While challenges in secondary education are increasing, post-16 provision is often where more flexible, learner-centred approaches begin. Yet education providers report that too many learners arrive without confidence, curiosity, or a clear understanding of how they learn.
This creates both a challenge and an opportunity: not just to deliver qualifications, but to re-engage learners and rebuild their relationship with learning, potentially while compensating for gaps created earlier in the system.
Lifelong curiosity and learning how to learn
One of the key takeaways for me was how little emphasis the system places on learning how to learn.
There is still a strong focus on knowledge recall and end-point assessment, and not enough on:
- adaptability
- curiosity
- the ability to continue learning over time
In a rapidly changing labour market, these skills are essential. For learners with SEND, they are fundamental to long-term success.
Embedding this doesn’t require wholesale redesign, but it does mean creating space for exploration, valuing process as well as outcomes, and helping learners understand how they learn, not just what they learn.
The role of adult education, Access to HE and the Lifelong Learning Entitlement
The role of adult education came through strongly.
Many learners with SEND do not follow a linear path. Late diagnosis, disrupted experiences and re-engagement later in life are common. Yet these learners are not always fully considered in mainstream reform discussions.
This is where Access to HE plays a vital role.
It already provides a flexible, proven route into higher education for learners who need a second chance or a different pathway. For many learners with SEND, it offers both structure and adaptability at the point they are ready to progress.
Alongside this, the Lifelong Learning Entitlement (LLE) has the potential to shift the system further, towards modular, flexible learning across a lifetime.
Done well, this could:
- support learners to build learning over time
- enable re-entry at different stages
- reinforce a culture of ongoing development
But this only works if learners are supported to stay engaged with learning. Lifelong entitlement needs to be matched by lifelong curiosity and so the question becomes: how do we design programmes that support both?
Reform, but with realism
Providers are already testing and delivering more personalised and flexible approaches, including project-based learning, work-based programmes, increased use of assistive technology and RARPA-based accreditation.

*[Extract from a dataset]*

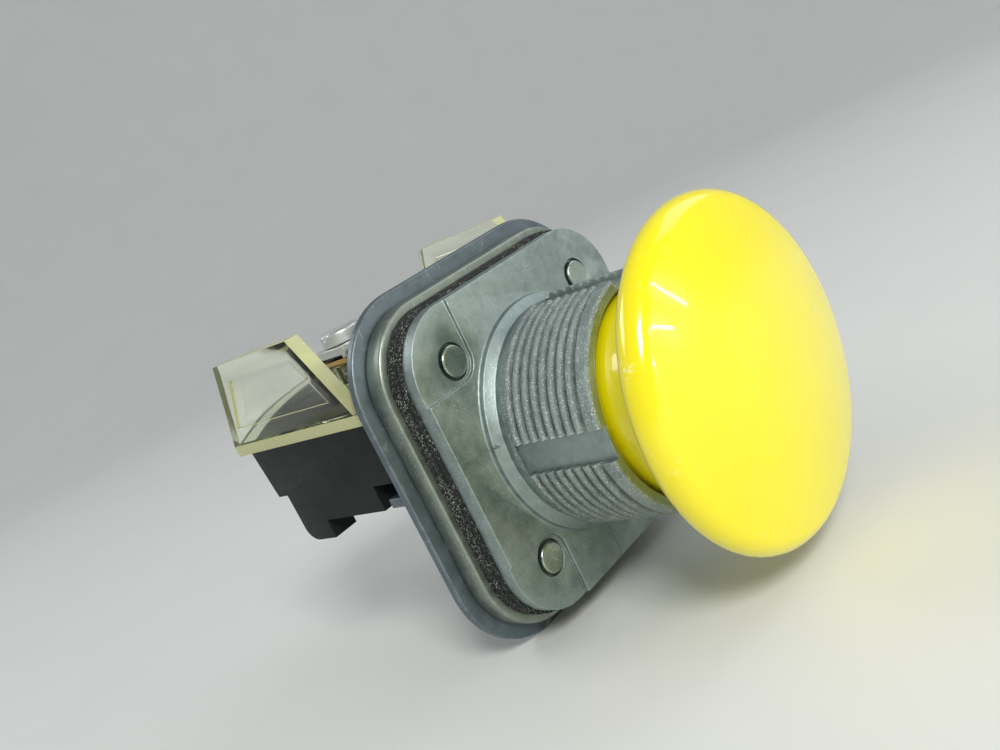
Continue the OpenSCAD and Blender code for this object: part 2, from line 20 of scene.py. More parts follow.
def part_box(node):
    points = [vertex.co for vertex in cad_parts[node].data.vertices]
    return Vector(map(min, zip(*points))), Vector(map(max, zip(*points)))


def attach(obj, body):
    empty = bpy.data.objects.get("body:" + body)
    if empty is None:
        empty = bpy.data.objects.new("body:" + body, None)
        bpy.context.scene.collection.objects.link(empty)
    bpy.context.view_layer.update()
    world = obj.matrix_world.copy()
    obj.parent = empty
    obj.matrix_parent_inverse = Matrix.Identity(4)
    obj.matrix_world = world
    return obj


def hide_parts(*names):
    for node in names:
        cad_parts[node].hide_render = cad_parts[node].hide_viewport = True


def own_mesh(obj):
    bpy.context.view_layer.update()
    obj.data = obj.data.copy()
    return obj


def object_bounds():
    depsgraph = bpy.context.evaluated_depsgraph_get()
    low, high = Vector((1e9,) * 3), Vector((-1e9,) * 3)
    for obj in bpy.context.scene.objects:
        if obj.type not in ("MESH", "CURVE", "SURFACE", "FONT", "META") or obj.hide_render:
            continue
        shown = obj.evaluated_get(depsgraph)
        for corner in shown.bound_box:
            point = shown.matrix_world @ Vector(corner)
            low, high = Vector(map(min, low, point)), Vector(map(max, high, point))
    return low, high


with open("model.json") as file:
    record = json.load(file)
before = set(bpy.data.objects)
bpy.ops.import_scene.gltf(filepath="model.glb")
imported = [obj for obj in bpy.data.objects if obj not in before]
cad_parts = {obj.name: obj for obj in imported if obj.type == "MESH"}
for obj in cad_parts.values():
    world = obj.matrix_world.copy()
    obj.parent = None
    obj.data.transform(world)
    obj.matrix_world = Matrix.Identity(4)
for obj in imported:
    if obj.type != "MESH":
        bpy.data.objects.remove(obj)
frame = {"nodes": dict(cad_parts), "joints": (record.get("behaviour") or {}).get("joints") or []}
CAD_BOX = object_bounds()

MM = 0.001
WELD = 1e-6
FULL_TURN = 2 * math.pi
log = logging.getLogger("operator")

Point = tuple[float, float]


class Join(Enum):
    """How one solid changes another."""

    CUT = "DIFFERENCE"
    ADD = "UNION"


# ---------------------------------------------------------------------------------- modelling


def take(piece: bpy.types.Object) -> None:
    """Makes one object the only selected and the active one.

    Args:
        piece: The object to work on.
    """
    bpy.ops.object.select_all(action="DESELECT")
    piece.select_set(True)
    bpy.context.view_layer.objects.active = piece


@contextmanager
def editing(piece: bpy.types.Object, mode: str = "VERT") -> Iterator[None]:
    """Holds a piece in edit mode with everything selected.

    Args:
        piece: The mesh object to edit.
        mode: Select mode, VERT, EDGE or FACE.
    """
    take(piece)
    bpy.ops.object.mode_set(mode="EDIT")
    bpy.ops.mesh.select_mode(type=mode)
    bpy.ops.mesh.select_all(action="SELECT")
    yield
    bpy.ops.object.mode_set(mode="OBJECT")


def settled(piece: bpy.types.Object) -> bpy.types.Object:
    """Puts a piece's place, turn and scale into its mesh.

    Args:
        piece: The object to settle.

    Returns:
        The same object, at the origin.
    """
    take(piece)
    bpy.ops.object.transform_apply(location=True, rotation=True, scale=True)
    return piece


def modified(piece: bpy.types.Object, kind: str, **settings: Any) -> bpy.types.Object:
    """Adds a modifier, sets it and applies it.

    Args:
        piece: The object that gets it.
        kind: The modifier's type.
        **settings: Its properties by name.

    Returns:
        The same object.
    """
    take(piece)
    bpy.ops.object.modifier_add(type=kind)
    modifier = piece.modifiers[-1]
    for name, value in settings.items():
        setattr(modifier, name, value)
    bpy.ops.object.modifier_apply(modifier=modifier.name)
    return piece


def shaped(piece: bpy.types.Object, join: Join, *tools: bpy.types.Object) -> bpy.types.Object:
    """Cuts or adds solids, and clears the tools away.

    Args:
        piece: The solid to change.
        join: Cut away or add.
        *tools: The solids that do it.

    Returns:
        The changed piece.
    """
    for tool in tools:
        modified(piece, "BOOLEAN", operation=join.value, object=tool, solver="EXACT")
        bpy.data.objects.remove(tool)
    return piece


def softened(piece: bpy.types.Object, width: float, segments: int = 2, angle: float = 35) -> bpy.types.Object:
    """Rounds every sharp edge and shades the piece smooth between edges.

    Args:
        piece: The solid to finish.
        width: How wide the rounding is, in metres.
        segments: Facets across the rounding.
        angle: Smallest angle in degrees that counts as an edge.

    Returns:
        The same piece.
    """
    modified(
        piece,
        "BEVEL",
        width=width,
        segments=segments,
        limit_method="ANGLE",
        angle_limit=math.radians(angle),
        use_clamp_overlap=True,
    )
    return smoothed(piece, angle)


def smoothed(piece: bpy.types.Object, angle: float = 35) -> bpy.types.Object:
    """Shades a piece smooth where faces meet at less than an angle.

    Args:
        piece: The piece to shade.
        angle: The angle in degrees.

    Returns:
        The same piece.
    """
    take(piece)
    bpy.ops.object.shade_smooth_by_angle(angle=math.radians(angle))
    return piece


def drawn(name: str, points: Sequence[Vector], closed: bool = True) -> bpy.types.Object:
    """Draws a chain of edges by extruding one vertex from point to point.

    Args:
        name: The new object's name.
        points: The chain's points, in metres.
        closed: Whether it comes back to its first point.

    Returns:
        An object that holds only the chain.
    """
    bpy.ops.object.select_all(action="DESELECT")
    bpy.ops.mesh.primitive_plane_add(size=MM, location=points[0])
    chain = bpy.context.object
    chain.name = name
    settled(chain)
    ends = list(points[1:]) + ([points[0]] if closed else [])
    with editing(chain):
        bpy.ops.mesh.merge(type="CENTER")
        last = points[0]
        for end in ends:
            bpy.ops.mesh.extrude_region_move(TRANSFORM_OT_translate={"value": end - last})
            last = end
        bpy.ops.mesh.select_all(action="SELECT")
        bpy.ops.mesh.remove_doubles(threshold=WELD)
    return chain


def turned(name: str, section: Sequence[Point], steps: int = 96, closed: bool = True) -> bpy.types.Object:
    """Turns a (radius, y) section round the Y axis.

    Args:
        name: The new piece's name.
        section: The section's points in millimetres.
        steps: Facets round the turn.
        closed: False where both ends of the section lie on the axis.

    Returns:
        A closed solid of revolution.
    """
    piece = drawn(name, [Vector((r, y, 0)) * MM for r, y in section], closed)
    with editing(piece):
        bpy.ops.mesh.spin(steps=steps, angle=FULL_TURN, center=(0, 0, 0), axis=(0, 1, 0))
        bpy.ops.mesh.select_all(action="SELECT")
        bpy.ops.mesh.remove_doubles(threshold=WELD)
        bpy.ops.mesh.normals_make_consistent(inside=False)
    return smoothed(piece)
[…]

But the context is important: the sector is managing a significant volume of change. SEND reform, qualification reform and wider system pressures are all landing at once, and fatigue is real.
For any reform to succeed, it must:
- be practical to deliver
- reduce unnecessary complexity
- support staff as well as learners
As we reflect on this at Open Awards, we fully recognise that the system needs qualifications that:
- recognise diverse forms of achievement
- support progression at different stages of life
- are flexible without increasing delivery burden
Our role, while aligning with the direction of reform and supporting consistent standards, is to work alongside our providers to create solutions that are practical, inclusive, and support both learner outcomes and delivery realities.
There is a real opportunity to make SEND reform count, but it will only happen through collaboration.
As a sector, we need to:
- broaden what we value in learning and assessment
- embed skills for lifelong learning and curiosity
- make the most of opportunities like Access to HE and the Lifelong Learning Entitlement
Crucially, we need to work more collaboratively across the system, with learners, parents and carers, providers, policymakers and awarding organisations, to build on what we already know works.
Flexible post-16 pathways, personalised approaches, and second-chance routes like Access to HE are not new ideas. The opportunity now is to connect and scale them more effectively.
Most importantly, we need to focus on progression in the fullest sense; not just in qualifications, but confidence, adaptability and the ability to keep learning.
If we are to take that opportunity, the question for us at Open Awards is simple:
What should we be doing next to better support you and your learners?